The government will get another chance to argue that information gleaned from the 2016 search warrant should stay in the case, regardless of the warrant’s legality, because the FBI would have discovered it anyway.

The judge asked both sides to submit written arguments on that question by June 21.

Abouammo’s public defender Angela Chuang and a spokesman for the U.S. Attorney’s Office for the Northern District of California did not return emails requesting comment Tuesday.

Abouammo, a dual U.S.-Lebanese citizen and father of three in his early 40s who lives in Seattle, is accused of obtaining the phone numbers and email addresses of two vocal critics of Saudi Arabia without authorization from Twitter.

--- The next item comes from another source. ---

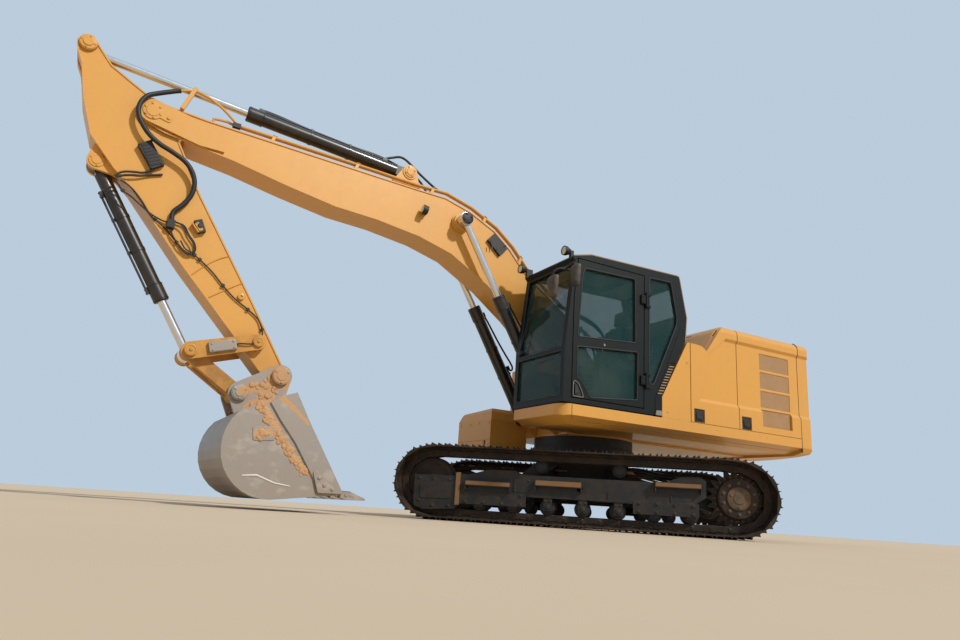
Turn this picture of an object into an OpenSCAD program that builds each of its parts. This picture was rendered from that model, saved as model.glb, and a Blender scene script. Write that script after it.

Prosecutors say co-defendant Alzabarah accessed more than 6,000 Twitter users’ private data, including information that can be used to identify and locate dissidents, such as IP addresses and birthdates.

The fact that Abouammo accessed only two user accounts compared to the 6,000 infiltrated by his co-defendant was cited by Judge Chen as one of the factors supporting his release on $50,000 bond in November 2019.

Abouammo faces 23 criminal counts, including acting as an unregistered agent of a foreign government, conspiring to commit wire fraud, aiding and abetting wire fraud, money laundering and falsifying records to obstruct an investigation.

Prosecutors say Abouammo lied to the FBI and provided a false invoice to show money he received from a Saudi official was for a consulting gig, rather than a bribe. He pleaded not guilty to charges in September 2020.

Abouammo faces 10 years in prison for acting as an unregistered foreign agent and 20 years in prison for each set of charges related to money laundering, wire fraud and obstruction of justice.